Remarkably, many tadpoles survive this ordeal. "Often the tadpole is
released
and is able to swim away to live for another day," says Sessions. "If it
survives it
metamorphoses into a toad with missing or deformed hind limbs, depending on
the developmental stage of the tadpole."
If tadpoles are attacked when they are very young, they can often regenerate
their leg completely, but this ability diminishes, as they grow older. The
researchers
confirmed this by surgically removing the hind limbs of some tadpoles and
watching them grow. These tadpoles developed in an identical way to
those whose limbs had been removed by dragonflies, confirming that losing a
limb at a certain stage of a tadpole's development can lead to missing or
deformed limbs in adulthood. Adult amphibians with one hind limb appear able
to live for quite a long time, Sessions says, explaining why so many
deformed frogs and toads are discovered.
Why do the dragonflies like to eat the hind legs only? As toad tadpoles
mature, they
develop poison glands in their skin much earlier than those in their hind
legs, which could make the hind legs a far more palatable meal. The front
legs of tadpoles also
develop within the gill chamber, where they are protected.

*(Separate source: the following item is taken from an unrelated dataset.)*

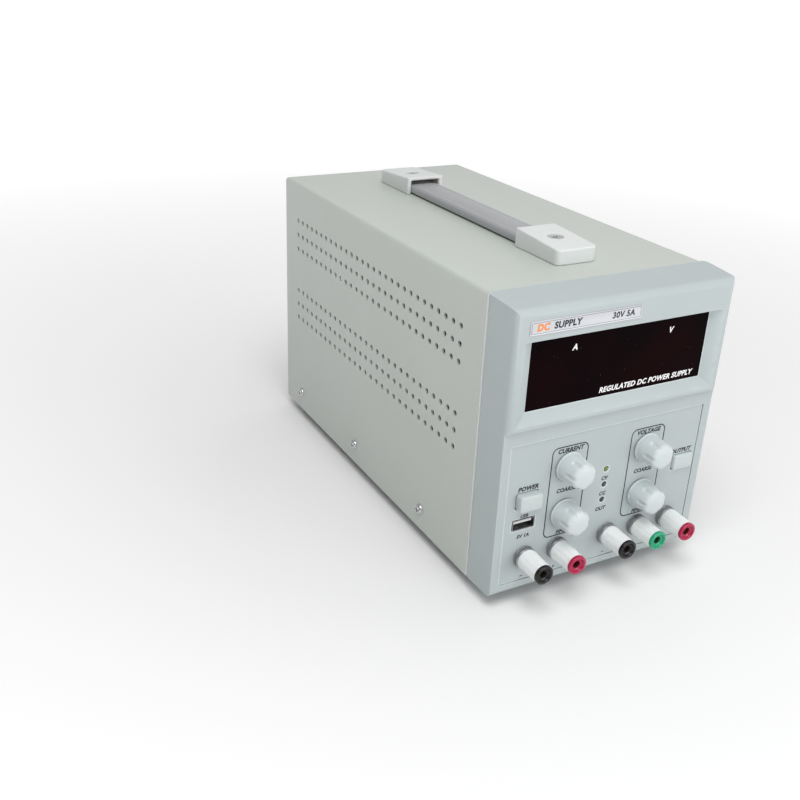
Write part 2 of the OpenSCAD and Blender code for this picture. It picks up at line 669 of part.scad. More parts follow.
module fan_guard() color("silver") case_frame() {
    ring_y = case_d + 1.7;
    for (r = [10, 18.5, 27, 35.5]) translate([fan_at[0], ring_y, fan_at[1]])
        rotate([90, 0, 0]) rotate_extrude() translate([r, 0]) circle(r = 0.9, $fn = 16);
    for (a = [45:90:315]) translate([fan_at[0], case_d + 0.5, fan_at[1]]) rotate([0, a, 0]) {
        rod_x(0, 0, 9, fan_hole * sqrt(2) - 2.6, 0.9);
        translate([fan_hole * sqrt(2), 0.9, 0]) rotate([90, 0, 0]) difference() {
            cylinder(h = 1.8, r = 3.6);
            translate([0, 0, -1]) cylinder(h = 4, r = 1.7);
        }
    }
}

top_cover();
base_chassis();
rear_panel();
front_bezel();
control_panel();
display_window();
name_plate();
case_screws();
feet();
handle_caps();
handle_screws();
strap_rear();
strap_front();
transformer_core();
transformer_coil();
transformer_strap();
transformer_bolts();
main_board();
board_spacers();
filter_capacitors();
bridge_rectifier();
heat_sink();
power_transistors();
wiring();
front_board();
digit_modules();
potentiometers();
potentiometer_nuts();
push_switches();
indicator_leds();
usb_socket();
post_collars();
post_studs();
post_nuts();
mains_inlet();
inlet_pins();
fuse_drawer();
fan_frame();
fan_rotor();
fan_guard();
current_coarse_knob();
current_fine_knob();
voltage_coarse_knob();
voltage_fine_knob();
current_coarse_shaft();
current_fine_shaft();
voltage_coarse_shaft();
voltage_fine_shaft();
power_button();
output_button();
aux_negative_cap();
aux_positive_cap();
main_negative_cap();
ground_cap();
main_positive_cap();
aux_negative_ring();
aux_positive_ring();
main_negative_ring();
ground_ring();
main_positive_ring();
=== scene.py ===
"""Looks of the bench power supply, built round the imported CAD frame.

Lengths are metres in the frame's own axes: +X right, -Y front, +Z up.  Every place comes from
the boxes of CAD nodes; MM turns the small details, given in millimetres, into metres.
"""
import json
import math

import bmesh
import bpy
from mathutils import Matrix, Vector

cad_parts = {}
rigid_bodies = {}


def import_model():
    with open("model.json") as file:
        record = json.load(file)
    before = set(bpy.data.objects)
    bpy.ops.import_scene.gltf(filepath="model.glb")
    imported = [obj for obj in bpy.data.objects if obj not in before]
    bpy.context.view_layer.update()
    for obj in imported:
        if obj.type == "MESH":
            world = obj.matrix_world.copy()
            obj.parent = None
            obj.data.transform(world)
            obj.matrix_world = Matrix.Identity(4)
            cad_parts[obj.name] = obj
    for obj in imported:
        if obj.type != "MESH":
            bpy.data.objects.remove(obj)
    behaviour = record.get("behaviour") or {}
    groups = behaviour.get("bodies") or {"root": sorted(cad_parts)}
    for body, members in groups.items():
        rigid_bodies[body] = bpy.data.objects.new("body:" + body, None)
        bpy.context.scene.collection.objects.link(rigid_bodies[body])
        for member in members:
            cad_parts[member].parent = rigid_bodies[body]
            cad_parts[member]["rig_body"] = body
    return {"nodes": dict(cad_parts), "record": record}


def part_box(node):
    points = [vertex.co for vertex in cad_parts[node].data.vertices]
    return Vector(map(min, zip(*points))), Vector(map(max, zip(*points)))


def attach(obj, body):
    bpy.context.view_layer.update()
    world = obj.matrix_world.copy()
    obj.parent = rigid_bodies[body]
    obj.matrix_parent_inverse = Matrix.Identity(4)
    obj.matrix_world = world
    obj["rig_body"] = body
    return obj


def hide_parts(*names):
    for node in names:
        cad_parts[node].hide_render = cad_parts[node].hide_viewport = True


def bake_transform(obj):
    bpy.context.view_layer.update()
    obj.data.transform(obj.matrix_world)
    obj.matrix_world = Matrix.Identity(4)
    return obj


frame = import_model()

MM = 0.001
SAME_POINT = 0.002 * MM
SHARP_ANGLE = math.radians(40)
KNOBS = ["current_coarse", "current_fine", "voltage_coarse", "voltage_fine"]
POSTS = ["aux_negative", "aux_positive", "main_negative", "ground", "main_positive"]
bpy.context.view_layer.update()

# ---------------- places from the frame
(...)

Sessions is careful to say that he doesn't completely rule out chemicals as
the cause of some missing limbs. But 'selective predation' by dragonfly
nymphs is now by far the leading explanation, he says. "Are parasites
sufficient to cause extra limbs?"
he asks. "Yes. Is selective predation by dragonfly nymphs sufficient
to cause loss or
reduction of limbs. Yes. Are chemical pollutants necessary to
understand either of these phenomena? No."